[Given records]:
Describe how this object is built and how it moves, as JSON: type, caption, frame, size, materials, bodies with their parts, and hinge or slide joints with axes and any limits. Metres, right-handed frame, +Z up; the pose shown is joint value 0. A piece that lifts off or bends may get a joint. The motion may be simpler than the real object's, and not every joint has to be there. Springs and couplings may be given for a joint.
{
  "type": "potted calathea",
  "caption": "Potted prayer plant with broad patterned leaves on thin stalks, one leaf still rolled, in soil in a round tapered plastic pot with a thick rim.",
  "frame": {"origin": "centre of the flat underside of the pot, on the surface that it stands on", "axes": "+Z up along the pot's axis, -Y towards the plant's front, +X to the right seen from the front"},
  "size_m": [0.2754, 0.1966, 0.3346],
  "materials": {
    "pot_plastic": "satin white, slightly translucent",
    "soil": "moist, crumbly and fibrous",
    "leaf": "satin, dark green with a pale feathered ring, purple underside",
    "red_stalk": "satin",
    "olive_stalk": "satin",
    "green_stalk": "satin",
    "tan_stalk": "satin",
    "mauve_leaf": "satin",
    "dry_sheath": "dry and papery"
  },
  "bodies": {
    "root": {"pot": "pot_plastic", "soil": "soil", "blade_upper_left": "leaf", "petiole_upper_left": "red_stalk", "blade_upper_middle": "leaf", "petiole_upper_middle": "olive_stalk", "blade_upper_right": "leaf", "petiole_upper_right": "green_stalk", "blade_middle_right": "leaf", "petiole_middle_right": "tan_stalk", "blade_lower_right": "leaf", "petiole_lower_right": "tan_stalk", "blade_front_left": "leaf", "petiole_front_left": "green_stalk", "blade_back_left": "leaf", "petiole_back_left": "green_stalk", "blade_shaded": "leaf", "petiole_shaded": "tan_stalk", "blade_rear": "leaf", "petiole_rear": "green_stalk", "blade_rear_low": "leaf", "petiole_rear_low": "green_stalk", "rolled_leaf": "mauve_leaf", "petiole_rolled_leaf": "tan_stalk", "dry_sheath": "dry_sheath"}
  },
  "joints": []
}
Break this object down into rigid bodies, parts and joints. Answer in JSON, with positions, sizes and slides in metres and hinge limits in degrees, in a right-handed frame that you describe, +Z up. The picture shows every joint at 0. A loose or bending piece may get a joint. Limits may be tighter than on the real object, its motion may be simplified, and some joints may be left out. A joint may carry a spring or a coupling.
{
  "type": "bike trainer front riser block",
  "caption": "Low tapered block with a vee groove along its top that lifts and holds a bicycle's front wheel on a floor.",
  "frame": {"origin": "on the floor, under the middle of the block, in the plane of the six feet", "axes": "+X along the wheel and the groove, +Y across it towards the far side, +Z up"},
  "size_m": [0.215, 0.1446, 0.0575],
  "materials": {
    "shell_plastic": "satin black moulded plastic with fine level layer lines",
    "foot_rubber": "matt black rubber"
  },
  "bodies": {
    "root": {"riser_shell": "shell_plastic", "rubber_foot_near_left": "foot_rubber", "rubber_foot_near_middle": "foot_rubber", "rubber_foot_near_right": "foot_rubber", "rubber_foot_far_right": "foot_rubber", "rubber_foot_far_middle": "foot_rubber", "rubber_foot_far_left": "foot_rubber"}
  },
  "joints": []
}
--
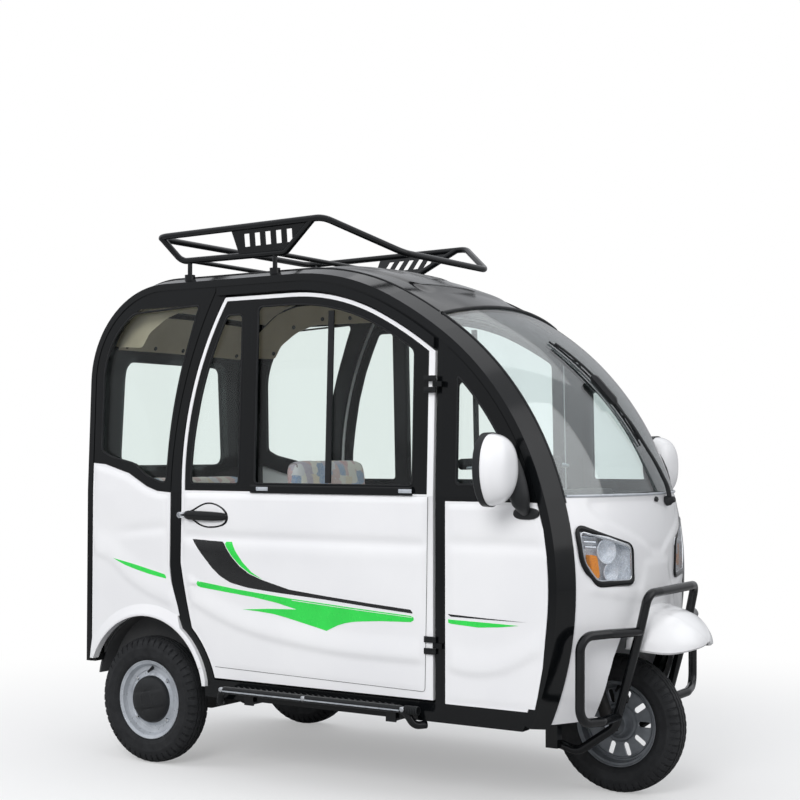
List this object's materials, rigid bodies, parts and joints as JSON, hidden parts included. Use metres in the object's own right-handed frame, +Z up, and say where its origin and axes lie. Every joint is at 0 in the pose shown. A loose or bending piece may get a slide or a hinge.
--
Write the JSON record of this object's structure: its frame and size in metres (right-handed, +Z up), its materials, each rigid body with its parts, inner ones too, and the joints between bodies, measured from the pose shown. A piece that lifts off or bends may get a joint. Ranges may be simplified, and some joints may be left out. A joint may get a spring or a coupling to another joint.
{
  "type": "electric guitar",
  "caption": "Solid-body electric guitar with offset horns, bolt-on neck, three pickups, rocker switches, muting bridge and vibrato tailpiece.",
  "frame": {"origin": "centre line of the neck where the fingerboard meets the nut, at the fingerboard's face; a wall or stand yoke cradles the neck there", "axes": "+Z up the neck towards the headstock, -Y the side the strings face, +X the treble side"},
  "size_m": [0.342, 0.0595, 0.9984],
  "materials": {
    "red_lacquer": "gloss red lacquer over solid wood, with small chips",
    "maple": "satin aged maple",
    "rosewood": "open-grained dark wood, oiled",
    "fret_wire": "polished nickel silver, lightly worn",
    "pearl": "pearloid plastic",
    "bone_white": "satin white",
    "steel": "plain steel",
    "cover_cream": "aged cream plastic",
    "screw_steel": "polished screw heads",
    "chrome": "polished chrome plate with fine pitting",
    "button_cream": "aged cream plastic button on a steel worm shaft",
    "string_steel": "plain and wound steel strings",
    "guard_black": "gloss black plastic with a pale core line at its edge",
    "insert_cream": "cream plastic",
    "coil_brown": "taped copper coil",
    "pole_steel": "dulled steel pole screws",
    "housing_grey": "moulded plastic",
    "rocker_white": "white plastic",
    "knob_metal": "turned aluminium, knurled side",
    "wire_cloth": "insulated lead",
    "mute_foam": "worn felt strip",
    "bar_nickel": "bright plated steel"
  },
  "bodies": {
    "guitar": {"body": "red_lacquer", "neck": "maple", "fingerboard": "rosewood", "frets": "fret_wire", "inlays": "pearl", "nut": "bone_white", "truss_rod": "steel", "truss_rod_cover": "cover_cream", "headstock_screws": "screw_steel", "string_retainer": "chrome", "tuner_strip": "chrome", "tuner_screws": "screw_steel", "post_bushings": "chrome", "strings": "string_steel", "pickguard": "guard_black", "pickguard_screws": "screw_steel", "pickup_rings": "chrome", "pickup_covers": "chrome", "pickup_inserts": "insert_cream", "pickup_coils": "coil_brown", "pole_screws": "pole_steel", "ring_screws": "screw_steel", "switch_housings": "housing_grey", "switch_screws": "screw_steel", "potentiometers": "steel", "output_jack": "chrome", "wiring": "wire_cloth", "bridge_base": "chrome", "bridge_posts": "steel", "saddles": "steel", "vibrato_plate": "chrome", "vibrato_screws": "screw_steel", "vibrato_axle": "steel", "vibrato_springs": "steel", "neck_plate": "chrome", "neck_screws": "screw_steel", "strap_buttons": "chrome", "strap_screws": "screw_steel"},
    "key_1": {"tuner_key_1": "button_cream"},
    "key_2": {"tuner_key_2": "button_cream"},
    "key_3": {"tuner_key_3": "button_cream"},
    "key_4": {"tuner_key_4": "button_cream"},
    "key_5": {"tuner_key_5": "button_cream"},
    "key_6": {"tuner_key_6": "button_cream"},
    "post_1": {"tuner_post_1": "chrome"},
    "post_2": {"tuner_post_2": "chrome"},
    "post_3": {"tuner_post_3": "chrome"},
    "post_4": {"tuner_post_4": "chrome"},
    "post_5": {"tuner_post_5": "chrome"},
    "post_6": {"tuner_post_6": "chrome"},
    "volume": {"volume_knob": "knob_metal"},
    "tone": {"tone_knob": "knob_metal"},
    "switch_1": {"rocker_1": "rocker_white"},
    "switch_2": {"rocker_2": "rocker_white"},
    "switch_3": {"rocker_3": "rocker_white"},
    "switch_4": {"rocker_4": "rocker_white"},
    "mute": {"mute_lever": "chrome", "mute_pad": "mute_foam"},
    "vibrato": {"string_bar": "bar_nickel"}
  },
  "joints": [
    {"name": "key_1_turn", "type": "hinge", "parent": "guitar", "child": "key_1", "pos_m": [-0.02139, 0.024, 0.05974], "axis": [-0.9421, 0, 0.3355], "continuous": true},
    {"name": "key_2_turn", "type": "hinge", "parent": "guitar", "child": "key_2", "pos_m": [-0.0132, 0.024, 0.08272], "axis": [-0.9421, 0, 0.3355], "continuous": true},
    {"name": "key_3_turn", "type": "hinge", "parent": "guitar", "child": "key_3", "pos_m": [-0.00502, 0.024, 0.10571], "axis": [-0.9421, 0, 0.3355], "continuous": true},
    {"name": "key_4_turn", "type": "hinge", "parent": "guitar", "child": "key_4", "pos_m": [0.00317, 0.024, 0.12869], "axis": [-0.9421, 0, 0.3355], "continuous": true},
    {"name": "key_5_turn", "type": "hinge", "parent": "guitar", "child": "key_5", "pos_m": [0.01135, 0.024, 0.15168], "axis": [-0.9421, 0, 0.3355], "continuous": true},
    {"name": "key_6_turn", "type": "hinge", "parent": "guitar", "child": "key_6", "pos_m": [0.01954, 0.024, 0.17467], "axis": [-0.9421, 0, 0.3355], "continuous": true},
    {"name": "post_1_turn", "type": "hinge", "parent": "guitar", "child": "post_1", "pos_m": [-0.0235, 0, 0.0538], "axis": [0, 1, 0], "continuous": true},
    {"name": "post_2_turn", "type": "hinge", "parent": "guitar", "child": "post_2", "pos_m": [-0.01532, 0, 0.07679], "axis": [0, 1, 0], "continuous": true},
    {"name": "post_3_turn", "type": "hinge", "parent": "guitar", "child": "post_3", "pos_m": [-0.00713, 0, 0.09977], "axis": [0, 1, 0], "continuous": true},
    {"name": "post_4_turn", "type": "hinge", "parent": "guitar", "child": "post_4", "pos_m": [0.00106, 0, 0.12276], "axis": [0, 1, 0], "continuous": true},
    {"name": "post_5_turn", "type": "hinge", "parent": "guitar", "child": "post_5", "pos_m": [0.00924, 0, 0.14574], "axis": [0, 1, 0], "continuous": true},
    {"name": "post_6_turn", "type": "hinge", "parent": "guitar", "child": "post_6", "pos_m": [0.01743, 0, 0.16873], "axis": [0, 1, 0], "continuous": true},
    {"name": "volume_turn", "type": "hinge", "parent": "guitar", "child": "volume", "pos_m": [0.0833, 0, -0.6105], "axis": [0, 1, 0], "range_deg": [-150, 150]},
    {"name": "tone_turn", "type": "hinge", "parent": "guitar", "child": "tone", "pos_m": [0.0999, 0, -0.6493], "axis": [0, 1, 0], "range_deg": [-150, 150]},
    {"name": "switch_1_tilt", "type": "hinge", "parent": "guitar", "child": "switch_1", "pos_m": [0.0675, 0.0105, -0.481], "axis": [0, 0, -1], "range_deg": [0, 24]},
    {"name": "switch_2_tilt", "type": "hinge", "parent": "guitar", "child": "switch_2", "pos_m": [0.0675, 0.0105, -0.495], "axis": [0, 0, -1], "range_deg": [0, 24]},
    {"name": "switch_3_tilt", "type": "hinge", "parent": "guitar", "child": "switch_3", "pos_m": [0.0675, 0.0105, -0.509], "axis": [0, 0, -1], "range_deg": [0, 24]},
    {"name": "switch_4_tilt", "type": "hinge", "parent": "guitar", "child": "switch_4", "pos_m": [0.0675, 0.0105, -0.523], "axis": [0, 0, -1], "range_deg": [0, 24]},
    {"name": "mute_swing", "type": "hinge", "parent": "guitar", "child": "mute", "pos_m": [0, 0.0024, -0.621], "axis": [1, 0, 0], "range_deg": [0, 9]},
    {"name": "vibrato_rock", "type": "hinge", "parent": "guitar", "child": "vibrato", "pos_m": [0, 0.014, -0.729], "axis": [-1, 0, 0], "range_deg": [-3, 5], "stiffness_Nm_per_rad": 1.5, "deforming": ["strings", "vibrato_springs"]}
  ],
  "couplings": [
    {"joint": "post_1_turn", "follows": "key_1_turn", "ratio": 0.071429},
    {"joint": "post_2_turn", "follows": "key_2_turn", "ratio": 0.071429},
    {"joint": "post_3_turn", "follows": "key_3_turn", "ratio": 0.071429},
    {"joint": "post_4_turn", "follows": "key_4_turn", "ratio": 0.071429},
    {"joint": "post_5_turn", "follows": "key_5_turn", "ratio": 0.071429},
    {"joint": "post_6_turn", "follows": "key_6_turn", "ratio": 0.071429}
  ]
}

[What to produce]:
Count the lines above in which the word "where" appears, then state only that count.

[Task response]:
2